I have to admit that once 512GB SSD's come I'll probably look again, mainly because I want to run VMs on the Laptop. -
So on top of that, there's either iTunes or some .avi/mkv playing as well.
I'm not CPU bound, but any halts in my system are due to disk. I can never, ever go back to HDD for the OS drive.
1. You have already replaced your DVD drive with an aftermarket 750GB drive like in my sig; or
2. You haven't replaced it because you totally use your DVD drive everyday.
Right? -
davepermen Notebook Nobel Laureate
and you fail, as usual. ssd is an upgrade even with capacity as a factor. but as you failed to use your ssd, it's no question that you can't understand them. my ssds (even the oldest ones) laugh at your scorpios. -
I dont use my ODD except for when i install stuff or the rare movie. Whats the benefits of having 2 HDs in 1 laptop? I could keep my 500GB 7200 in the main and add another 500GB 5400rpm drive. -
tilleroftheearth Wisdom listens quietly...

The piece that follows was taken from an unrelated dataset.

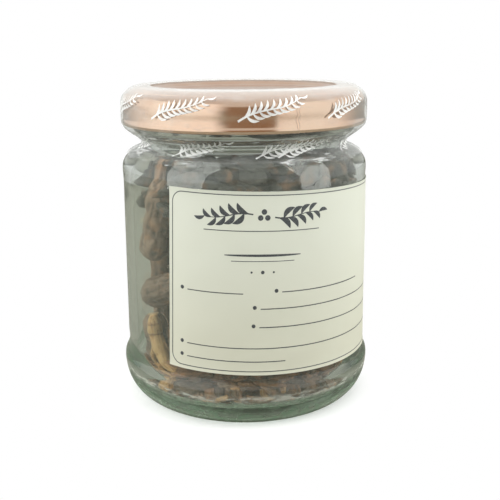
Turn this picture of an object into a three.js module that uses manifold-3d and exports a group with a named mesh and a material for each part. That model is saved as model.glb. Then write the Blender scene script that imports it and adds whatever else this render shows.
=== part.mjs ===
// A closed glass jar of dried ginseng root, in millimetres, +Z up, standing on z = 0 with its axis on Z.
// The front, where the label starts at the left, faces -Y. The pieces are the moulded glass, the label round
// it, the twist-off metal lid with its sealing ring, the clear shrink band over lid and neck, and the roots.
import * as THREE from "three";
import { mergeVertices } from "three/addons/utils/BufferGeometryUtils.js";
import Module from "manifold-3d";

const wasm = await Module();
wasm.setup();

// Driving dimensions of the jar, a round 280 ml one with a 70 mm twist-off mouth.
const facets = 36; // flats round every turned piece
const bodyRadius = 36.4;
const wall = 2.6;
const floorTop = 5.6; // inside floor of the thick glass base
const footRadius = 30.1; // outer edge of the ring that the jar stands on
const lowerBead = { radius: 37.7, z: 10.8 };
const upperBead = { radius: 36.55, z: 68.85 };
const neck = { radius: 30.1, z: 76.75 };
const finish = { radius: 33.0, low: 80.35, top: 91.1 }; // the mouth's straight outer wall
const mouthRadius = 30.6;
const clearance = 0.28; // between pieces that touch on the real jar

// The lid, its sealing ring and the lugs that grip the glass threads.
const lid = {
  radius: 35.85,
  curl: 36.1,
  bottom: 81.8,
  rimTop: 92.6,
  sheet: 0.5,
  panelRadius: 24,
  panelTop: 91.5,
};
const seal = { inner: 30.9, outer: 32.95, low: 91.38, top: 91.74 };
const lugs = { count: 4, reach: 34.0, low: 82.75, height: 1.1, degrees: 13 };
const lidTurnDegrees = 3; // how far the lid is screwed on past the start of the threads
const threads = { count: 4, radius: 34.45, low: 84.9, rise: 1.6, height: 1.3, degrees: 58 };

// The shrink band and the paper label.
const band = { sheet: 0.3, holeRadius: 29.2 };
const label = {
  sheet: 0.3,
  height: 50.8,
  length: 101.6,
  bottom: 16.5, // at the front; the label climbs to its left
  startDegrees: -33,
  slope: -0.03, // the tangent of the angle that the label is turned by on the glass
  columns: 16,
};

// The roots. Each kind gives how many there are, their length and thickness, and how coarse their mesh is.
const kinds = {
  whole_root: { count: 6, length: [46, 57], radius: [4.7, 5.6], forks: 2, sides: 8, steps: 10, upright: 0.8 },
  root_piece: { count: 7, length: [27, 40], radius: [3.9, 5.2], forks: 1, sides: 8, steps: 8, upright: 0.35 },
  cut_piece: { count: 15, length: [8, 14], radius: [2.8, 4.2], forks: 0, sides: 8, steps: 3, upright: 0 },
  rootlet: { count: 18, length: [24, 42], radius: [1.5, 2.2], forks: 1, sides: 6, steps: 6, upright: 0.3 },
};
const forkSteps = 4;
const heap = {
  top: 71.4, // the heap's highest point below the neck
  wallGap: 0.8,
  leftLimit: -29, // the glass is clear down the jar's left side
  between: 0.3, // least gap between two roots
  outwardPull: 0.55, // how much a place near the glass counts against a low one
  drop: 0.4, // how far a shake lowers a root, as a share of its size
  tilt: 0.06, // how far a shake of one millimetre turns a root, in radians
  tries: 1500,
  settleSteps: 900,
  seed: 20,
};
const fullTurn = 2 * Math.PI;

// A repeatable stream of numbers from 0 to 1.
function randomFrom(seed) {
  let state = seed >>> 0;
  return () => {
    state = (state + 0x6d2b79f5) >>> 0;
    let mixed = Math.imul(state ^ (state >>> 15), 1 | state);
    mixed = (mixed + Math.imul(mixed ^ (mixed >>> 7), 61 | mixed)) ^ mixed;
    return ((mixed ^ (mixed >>> 14)) >>> 0) / 4294967296;
  };
}

const between = (random, [low, high]) => low + (high - low) * random();
const radians = THREE.MathUtils.degToRad;

// Joining and cutting: a closed geometry becomes a solid, and a solid becomes a geometry again.
function solidOf(geometry) {
  const plain = geometry.clone();
  plain.deleteAttribute("normal");
  plain.deleteAttribute("uv");
  const merged = mergeVertices(plain, 1e-4);
  const vertProperties = new Float32Array(merged.attributes.position.array);
  const triVerts = new Uint32Array(merged.index.array);
  return new wasm.Manifold(new wasm.Mesh({ numProp: 3, vertProperties, triVerts }));
}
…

No, ODD is not going backwards - you're just not imaginative enough to see where it helps.
You fail, again, to understand that SSD's are not the end all and be all of computer 'upgrades'. Many in this same thread have mentioned the almost indiscernable difference between SSD's and HDD's in normal use, yet I am the one you attack. Even when my usage style specifically makes SSD's look like the toys they are (currently).
Your SSD's can laugh at my collection of Hitachi's, XT's and Scorpio Blacks - but that only shows how little you demand from your storage subsystem - not how much better they are.
I too value 'snap' and responsiveness a great deal in my systems - but SSD's are the 'throw money at the problem' approach that simply doesn't work for me. Money is not the issue - final (and lasting) performance is.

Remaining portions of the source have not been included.